## Your instructions
Reproduce the data in its entirety, exactly as supplied.
☆ ☆ ☆
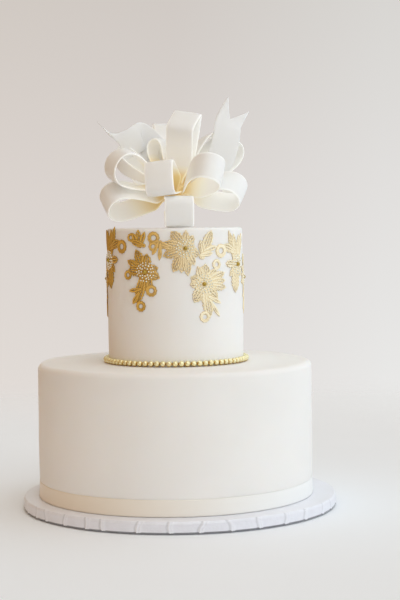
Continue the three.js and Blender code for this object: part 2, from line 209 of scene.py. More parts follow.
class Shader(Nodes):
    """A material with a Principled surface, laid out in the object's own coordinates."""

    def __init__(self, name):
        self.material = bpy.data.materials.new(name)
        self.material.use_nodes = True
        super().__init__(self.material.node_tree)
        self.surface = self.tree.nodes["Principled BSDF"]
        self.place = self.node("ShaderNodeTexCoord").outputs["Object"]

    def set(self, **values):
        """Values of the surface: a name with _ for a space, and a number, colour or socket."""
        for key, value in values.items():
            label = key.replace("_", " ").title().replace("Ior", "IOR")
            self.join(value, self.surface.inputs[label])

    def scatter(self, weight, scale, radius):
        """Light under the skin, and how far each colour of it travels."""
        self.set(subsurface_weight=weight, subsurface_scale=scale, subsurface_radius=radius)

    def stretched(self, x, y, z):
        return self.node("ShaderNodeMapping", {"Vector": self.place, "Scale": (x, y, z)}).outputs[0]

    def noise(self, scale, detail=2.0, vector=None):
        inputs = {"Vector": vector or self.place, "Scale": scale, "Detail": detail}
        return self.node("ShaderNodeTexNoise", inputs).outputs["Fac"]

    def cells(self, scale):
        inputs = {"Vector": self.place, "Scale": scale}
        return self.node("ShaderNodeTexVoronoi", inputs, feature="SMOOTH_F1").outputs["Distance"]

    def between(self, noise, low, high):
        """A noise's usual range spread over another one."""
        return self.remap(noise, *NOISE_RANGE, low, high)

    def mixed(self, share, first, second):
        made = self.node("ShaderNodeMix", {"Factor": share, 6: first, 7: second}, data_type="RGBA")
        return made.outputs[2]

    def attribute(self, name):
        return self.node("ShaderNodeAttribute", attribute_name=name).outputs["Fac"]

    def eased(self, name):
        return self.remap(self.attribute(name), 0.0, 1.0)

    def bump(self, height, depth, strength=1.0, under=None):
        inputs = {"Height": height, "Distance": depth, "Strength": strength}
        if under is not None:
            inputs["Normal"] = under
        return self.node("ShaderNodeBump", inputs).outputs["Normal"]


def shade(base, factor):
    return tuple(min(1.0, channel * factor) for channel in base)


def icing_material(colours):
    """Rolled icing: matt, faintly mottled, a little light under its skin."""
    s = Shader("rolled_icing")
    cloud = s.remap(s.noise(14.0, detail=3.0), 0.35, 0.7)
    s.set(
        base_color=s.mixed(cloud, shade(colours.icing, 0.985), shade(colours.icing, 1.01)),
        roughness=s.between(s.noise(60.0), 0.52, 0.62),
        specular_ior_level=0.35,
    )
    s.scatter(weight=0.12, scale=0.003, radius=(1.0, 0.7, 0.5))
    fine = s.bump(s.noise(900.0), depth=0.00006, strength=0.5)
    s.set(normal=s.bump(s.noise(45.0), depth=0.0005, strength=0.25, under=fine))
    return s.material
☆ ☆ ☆
## Task output
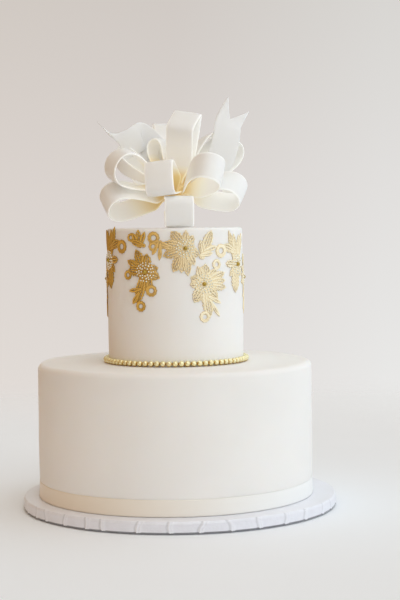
Continue the three.js and Blender code for this object: part 2, from line 209 of scene.py. More parts follow.
class Shader(Nodes):
    """A material with a Principled surface, laid out in the object's own coordinates."""

    def __init__(self, name):
        self.material = bpy.data.materials.new(name)
        self.material.use_nodes = True
        super().__init__(self.material.node_tree)
        self.surface = self.tree.nodes["Principled BSDF"]
        self.place = self.node("ShaderNodeTexCoord").outputs["Object"]

    def set(self, **values):
        """Values of the surface: a name with _ for a space, and a number, colour or socket."""
        for key, value in values.items():
            label = key.replace("_", " ").title().replace("Ior", "IOR")
            self.join(value, self.surface.inputs[label])

    def scatter(self, weight, scale, radius):
        """Light under the skin, and how far each colour of it travels."""
        self.set(subsurface_weight=weight, subsurface_scale=scale, subsurface_radius=radius)

    def stretched(self, x, y, z):
        return self.node("ShaderNodeMapping", {"Vector": self.place, "Scale": (x, y, z)}).outputs[0]

    def noise(self, scale, detail=2.0, vector=None):
        inputs = {"Vector": vector or self.place, "Scale": scale, "Detail": detail}
        return self.node("ShaderNodeTexNoise", inputs).outputs["Fac"]

    def cells(self, scale):
        inputs = {"Vector": self.place, "Scale": scale}
        return self.node("ShaderNodeTexVoronoi", inputs, feature="SMOOTH_F1").outputs["Distance"]

    def between(self, noise, low, high):
        """A noise's usual range spread over another one."""
        return self.remap(noise, *NOISE_RANGE, low, high)

    def mixed(self, share, first, second):
        made = self.node("ShaderNodeMix", {"Factor": share, 6: first, 7: second}, data_type="RGBA")
        return made.outputs[2]

    def attribute(self, name):
        return self.node("ShaderNodeAttribute", attribute_name=name).outputs["Fac"]

    def eased(self, name):
        return self.remap(self.attribute(name), 0.0, 1.0)

    def bump(self, height, depth, strength=1.0, under=None):
        inputs = {"Height": height, "Distance": depth, "Strength": strength}
        if under is not None:
            inputs["Normal"] = under
        return self.node("ShaderNodeBump", inputs).outputs["Normal"]


def shade(base, factor):
    return tuple(min(1.0, channel * factor) for channel in base)


def icing_material(colours):
    """Rolled icing: matt, faintly mottled, a little light under its skin."""
    s = Shader("rolled_icing")
    cloud = s.remap(s.noise(14.0, detail=3.0), 0.35, 0.7)
    s.set(
        base_color=s.mixed(cloud, shade(colours.icing, 0.985), shade(colours.icing, 1.01)),
        roughness=s.between(s.noise(60.0), 0.52, 0.62),
        specular_ior_level=0.35,
    )
    s.scatter(weight=0.12, scale=0.003, radius=(1.0, 0.7, 0.5))
    fine = s.bump(s.noise(900.0), depth=0.00006, strength=0.5)
    s.set(normal=s.bump(s.noise(45.0), depth=0.0005, strength=0.25, under=fine))
    return s.material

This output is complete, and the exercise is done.